I use honey
instead of sugar. The bee pollen is only a very small amount. It's kinda like adding vitamins. Most of the carbohydrates (apart from the small amount of honey
the bees mix in) in pollen are bound up in complex, non-fermentable structures. It's very high in protein, minerals and vitamins. Besides, at the typical going rate of $1/oz, you'd have some pretty expensive ginger beer. And adding the pollen is really just something extra...it doesn't necessarily add much to the flavor or character (unless you use a lot, which is not advised - see previous post on shutting down the ferment).
You could always put your ginger beer under an airlock and let it ferment out completely so there's very little or no sugar left. But ginger beer is generally intended to be like a natural soft drink - usually it's only fermented long enough to carbonate bottles and retain a fairly high amount of residual sugar. For most people it's supposed to be fizzy and sweet.

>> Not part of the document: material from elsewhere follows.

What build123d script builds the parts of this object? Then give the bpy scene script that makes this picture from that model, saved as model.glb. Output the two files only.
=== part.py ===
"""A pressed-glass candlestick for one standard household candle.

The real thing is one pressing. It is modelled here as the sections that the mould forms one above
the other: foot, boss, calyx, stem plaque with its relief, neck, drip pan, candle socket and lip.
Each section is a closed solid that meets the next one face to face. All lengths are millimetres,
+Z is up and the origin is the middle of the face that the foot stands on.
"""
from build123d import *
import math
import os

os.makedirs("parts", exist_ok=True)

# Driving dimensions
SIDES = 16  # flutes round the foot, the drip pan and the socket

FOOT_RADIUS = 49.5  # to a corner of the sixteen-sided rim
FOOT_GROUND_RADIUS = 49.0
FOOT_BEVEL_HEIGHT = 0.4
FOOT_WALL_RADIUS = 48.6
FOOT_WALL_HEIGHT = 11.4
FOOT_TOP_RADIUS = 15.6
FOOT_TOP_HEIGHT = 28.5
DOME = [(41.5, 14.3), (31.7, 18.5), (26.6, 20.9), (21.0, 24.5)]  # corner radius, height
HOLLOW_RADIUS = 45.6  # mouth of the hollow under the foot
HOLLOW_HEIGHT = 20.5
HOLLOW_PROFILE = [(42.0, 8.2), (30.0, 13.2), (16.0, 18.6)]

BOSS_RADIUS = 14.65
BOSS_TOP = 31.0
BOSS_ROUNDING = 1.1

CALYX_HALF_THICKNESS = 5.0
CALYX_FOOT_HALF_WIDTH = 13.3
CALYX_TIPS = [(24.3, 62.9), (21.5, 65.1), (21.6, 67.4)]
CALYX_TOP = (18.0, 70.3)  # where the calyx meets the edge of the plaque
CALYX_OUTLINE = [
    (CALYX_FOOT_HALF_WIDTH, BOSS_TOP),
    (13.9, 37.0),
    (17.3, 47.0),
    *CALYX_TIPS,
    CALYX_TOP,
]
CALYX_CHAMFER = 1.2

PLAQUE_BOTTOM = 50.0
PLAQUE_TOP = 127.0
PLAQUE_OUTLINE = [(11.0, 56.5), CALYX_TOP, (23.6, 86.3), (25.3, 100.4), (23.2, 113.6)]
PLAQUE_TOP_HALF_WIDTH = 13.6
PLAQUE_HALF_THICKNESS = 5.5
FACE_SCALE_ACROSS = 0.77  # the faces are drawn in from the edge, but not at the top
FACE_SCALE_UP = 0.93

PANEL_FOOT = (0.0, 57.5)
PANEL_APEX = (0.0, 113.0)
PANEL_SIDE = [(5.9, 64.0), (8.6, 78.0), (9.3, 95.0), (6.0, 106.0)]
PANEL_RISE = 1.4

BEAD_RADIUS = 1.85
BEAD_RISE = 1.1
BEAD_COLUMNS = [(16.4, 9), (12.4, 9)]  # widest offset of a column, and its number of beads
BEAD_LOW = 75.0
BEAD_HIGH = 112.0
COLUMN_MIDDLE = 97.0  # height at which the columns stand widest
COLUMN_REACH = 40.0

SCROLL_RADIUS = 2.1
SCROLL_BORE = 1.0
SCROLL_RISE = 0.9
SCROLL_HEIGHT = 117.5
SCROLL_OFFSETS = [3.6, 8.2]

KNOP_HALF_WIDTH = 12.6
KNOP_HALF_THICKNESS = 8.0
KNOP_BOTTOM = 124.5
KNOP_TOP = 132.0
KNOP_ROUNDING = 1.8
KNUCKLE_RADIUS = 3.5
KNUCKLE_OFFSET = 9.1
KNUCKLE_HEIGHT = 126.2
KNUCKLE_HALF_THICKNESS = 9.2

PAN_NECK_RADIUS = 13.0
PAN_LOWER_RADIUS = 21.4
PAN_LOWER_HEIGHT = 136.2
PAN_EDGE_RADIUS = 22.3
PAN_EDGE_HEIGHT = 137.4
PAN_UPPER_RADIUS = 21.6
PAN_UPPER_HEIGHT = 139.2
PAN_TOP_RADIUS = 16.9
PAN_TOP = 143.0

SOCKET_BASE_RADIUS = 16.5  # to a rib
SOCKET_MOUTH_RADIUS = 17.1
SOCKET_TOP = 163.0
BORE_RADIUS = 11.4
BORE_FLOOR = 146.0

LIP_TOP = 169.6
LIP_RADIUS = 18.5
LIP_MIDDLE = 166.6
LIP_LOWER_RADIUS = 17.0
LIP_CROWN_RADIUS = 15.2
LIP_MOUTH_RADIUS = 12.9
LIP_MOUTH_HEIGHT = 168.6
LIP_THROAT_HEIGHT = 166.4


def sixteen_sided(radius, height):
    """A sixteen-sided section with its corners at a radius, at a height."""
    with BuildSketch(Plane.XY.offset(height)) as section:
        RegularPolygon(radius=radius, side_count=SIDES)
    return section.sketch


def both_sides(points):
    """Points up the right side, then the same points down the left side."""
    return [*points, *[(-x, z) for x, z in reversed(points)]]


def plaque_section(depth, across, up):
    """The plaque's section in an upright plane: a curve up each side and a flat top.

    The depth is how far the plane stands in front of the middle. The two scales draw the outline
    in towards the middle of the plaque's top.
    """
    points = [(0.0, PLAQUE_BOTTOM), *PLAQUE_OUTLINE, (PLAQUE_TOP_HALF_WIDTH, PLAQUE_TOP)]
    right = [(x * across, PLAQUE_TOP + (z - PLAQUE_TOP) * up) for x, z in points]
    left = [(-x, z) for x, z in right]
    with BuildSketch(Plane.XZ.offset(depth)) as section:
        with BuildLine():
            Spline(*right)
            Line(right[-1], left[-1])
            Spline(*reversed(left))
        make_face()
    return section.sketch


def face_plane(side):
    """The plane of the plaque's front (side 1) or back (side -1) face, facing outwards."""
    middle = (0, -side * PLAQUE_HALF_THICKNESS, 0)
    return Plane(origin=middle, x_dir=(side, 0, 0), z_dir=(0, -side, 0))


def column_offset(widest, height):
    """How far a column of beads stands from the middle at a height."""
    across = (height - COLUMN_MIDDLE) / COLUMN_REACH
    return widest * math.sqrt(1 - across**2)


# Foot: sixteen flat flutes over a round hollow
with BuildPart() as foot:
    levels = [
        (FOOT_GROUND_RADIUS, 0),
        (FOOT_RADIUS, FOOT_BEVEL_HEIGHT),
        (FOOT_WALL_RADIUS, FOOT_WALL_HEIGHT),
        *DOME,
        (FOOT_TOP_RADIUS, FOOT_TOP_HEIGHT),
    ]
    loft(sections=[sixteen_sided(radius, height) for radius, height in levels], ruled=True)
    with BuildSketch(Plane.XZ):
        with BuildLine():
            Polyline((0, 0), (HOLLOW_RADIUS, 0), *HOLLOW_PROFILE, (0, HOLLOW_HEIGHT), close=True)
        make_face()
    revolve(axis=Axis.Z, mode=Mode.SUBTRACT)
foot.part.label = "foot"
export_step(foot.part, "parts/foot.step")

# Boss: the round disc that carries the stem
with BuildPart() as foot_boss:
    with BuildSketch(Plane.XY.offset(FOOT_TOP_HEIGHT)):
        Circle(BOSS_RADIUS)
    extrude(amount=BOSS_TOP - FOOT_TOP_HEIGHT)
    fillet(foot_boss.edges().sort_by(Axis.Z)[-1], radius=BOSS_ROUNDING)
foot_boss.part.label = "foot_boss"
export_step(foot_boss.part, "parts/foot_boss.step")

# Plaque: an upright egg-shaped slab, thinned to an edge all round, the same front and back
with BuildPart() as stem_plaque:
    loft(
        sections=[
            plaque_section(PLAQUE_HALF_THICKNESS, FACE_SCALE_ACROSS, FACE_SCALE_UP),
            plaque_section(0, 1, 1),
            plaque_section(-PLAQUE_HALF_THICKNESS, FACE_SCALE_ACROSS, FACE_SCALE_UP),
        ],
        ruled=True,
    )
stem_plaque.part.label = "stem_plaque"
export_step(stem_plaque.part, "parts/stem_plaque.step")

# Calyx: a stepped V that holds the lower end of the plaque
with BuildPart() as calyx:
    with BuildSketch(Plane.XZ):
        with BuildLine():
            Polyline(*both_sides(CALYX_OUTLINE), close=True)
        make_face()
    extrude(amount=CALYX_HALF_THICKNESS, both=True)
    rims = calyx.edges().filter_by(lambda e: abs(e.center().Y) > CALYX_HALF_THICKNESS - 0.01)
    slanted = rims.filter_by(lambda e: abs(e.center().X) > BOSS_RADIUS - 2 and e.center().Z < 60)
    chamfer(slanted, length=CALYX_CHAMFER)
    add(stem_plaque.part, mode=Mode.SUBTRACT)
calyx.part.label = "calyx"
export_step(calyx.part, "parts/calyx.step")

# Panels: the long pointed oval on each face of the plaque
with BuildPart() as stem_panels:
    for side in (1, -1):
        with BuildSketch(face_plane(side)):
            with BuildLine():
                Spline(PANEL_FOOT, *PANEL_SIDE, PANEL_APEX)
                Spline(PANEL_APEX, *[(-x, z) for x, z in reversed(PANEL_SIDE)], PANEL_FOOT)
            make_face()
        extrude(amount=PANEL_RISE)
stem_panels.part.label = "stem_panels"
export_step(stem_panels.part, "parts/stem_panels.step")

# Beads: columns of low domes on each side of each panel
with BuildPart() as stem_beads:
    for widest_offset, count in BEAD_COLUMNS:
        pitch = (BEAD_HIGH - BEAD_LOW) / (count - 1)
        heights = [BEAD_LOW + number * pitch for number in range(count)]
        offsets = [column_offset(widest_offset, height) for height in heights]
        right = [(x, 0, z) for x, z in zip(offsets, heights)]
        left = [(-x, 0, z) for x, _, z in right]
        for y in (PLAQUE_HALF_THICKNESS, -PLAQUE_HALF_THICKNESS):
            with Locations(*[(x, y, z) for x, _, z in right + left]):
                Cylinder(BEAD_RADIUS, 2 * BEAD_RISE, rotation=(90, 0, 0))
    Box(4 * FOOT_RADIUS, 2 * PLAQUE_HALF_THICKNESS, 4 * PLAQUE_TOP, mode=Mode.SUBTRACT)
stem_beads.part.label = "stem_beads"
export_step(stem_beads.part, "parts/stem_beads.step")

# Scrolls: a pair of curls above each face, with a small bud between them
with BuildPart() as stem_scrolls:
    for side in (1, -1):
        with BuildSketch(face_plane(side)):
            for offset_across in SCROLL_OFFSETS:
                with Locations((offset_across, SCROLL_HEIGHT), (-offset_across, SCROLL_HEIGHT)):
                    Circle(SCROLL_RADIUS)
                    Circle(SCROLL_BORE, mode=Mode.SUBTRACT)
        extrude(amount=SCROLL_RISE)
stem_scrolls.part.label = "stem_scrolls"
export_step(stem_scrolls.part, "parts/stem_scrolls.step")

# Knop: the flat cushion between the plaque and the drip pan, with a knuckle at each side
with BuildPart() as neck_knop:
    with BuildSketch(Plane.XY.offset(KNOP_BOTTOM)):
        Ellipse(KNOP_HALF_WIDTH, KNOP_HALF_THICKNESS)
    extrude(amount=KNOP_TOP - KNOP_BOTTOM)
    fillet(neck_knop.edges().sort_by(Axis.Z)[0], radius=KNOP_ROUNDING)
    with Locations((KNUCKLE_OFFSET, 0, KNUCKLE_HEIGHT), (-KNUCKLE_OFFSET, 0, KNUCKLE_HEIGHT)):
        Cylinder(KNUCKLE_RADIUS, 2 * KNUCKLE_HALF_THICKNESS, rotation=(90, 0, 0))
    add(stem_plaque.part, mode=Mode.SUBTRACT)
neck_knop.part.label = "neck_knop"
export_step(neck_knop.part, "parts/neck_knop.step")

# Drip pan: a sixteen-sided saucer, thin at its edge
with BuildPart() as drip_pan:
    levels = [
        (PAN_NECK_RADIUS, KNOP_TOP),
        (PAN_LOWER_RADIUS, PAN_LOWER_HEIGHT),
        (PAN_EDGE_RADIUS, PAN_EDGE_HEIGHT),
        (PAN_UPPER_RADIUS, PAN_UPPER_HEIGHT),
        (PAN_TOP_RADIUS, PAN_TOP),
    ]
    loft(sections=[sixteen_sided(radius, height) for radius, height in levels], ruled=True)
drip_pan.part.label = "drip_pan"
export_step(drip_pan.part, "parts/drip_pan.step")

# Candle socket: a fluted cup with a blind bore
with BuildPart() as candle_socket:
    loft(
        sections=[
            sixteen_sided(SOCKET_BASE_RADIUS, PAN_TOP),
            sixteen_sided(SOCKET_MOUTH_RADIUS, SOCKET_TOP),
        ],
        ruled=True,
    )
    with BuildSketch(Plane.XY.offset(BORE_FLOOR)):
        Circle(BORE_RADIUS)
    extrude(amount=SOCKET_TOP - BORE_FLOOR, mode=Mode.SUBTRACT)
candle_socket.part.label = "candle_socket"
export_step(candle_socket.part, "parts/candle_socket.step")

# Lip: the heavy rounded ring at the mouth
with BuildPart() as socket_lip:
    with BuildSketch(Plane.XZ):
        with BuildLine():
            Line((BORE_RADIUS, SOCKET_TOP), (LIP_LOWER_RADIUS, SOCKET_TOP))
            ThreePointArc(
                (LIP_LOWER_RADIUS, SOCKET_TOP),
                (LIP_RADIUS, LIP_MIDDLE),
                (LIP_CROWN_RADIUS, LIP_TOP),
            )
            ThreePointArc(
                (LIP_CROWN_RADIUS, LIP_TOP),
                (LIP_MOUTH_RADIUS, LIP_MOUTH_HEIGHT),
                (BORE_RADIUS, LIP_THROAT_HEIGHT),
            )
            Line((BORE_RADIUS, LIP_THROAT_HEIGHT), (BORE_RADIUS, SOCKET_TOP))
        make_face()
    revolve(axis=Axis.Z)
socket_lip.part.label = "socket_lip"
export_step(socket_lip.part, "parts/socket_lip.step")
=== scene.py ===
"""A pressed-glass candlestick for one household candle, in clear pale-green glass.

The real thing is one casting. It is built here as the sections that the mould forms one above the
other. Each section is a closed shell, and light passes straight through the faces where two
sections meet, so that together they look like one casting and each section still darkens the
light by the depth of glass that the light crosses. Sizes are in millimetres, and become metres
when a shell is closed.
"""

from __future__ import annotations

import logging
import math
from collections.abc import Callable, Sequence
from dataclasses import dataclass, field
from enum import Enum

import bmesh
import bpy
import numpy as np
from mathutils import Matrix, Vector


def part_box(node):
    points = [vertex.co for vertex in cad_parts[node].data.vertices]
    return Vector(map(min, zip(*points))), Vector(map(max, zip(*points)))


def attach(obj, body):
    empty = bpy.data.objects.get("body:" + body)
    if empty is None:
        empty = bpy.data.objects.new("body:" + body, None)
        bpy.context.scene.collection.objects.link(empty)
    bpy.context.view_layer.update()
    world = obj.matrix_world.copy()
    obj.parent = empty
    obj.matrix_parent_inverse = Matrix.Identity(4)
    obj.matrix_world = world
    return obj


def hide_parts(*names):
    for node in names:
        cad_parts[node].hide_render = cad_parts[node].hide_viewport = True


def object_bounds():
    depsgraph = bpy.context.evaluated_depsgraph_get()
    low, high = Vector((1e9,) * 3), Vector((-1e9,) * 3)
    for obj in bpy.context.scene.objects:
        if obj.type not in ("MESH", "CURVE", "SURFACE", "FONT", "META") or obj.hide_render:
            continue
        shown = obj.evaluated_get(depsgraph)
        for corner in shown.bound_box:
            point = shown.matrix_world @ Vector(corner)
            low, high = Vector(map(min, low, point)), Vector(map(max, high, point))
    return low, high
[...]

There is another type of ferment few people seem to be familiar with, which is making your own bee bread instead of taking it from the hive. This is done by mixing pollen, honey
and water, and allowing it to lactoferment. http://www.fao.org/docrep/w0076E/w0076e11.htm#3.12.2
You should keep in mind though that bee pollen is EXTREMELY nutrient-dense, and some people experience some gastrointestinal distress if they consume too much. You have to start small and slow when consuming bee pollen, like 1-2 teaspoons per day. And some people have been known to have an allergic reaction to eating bee pollen.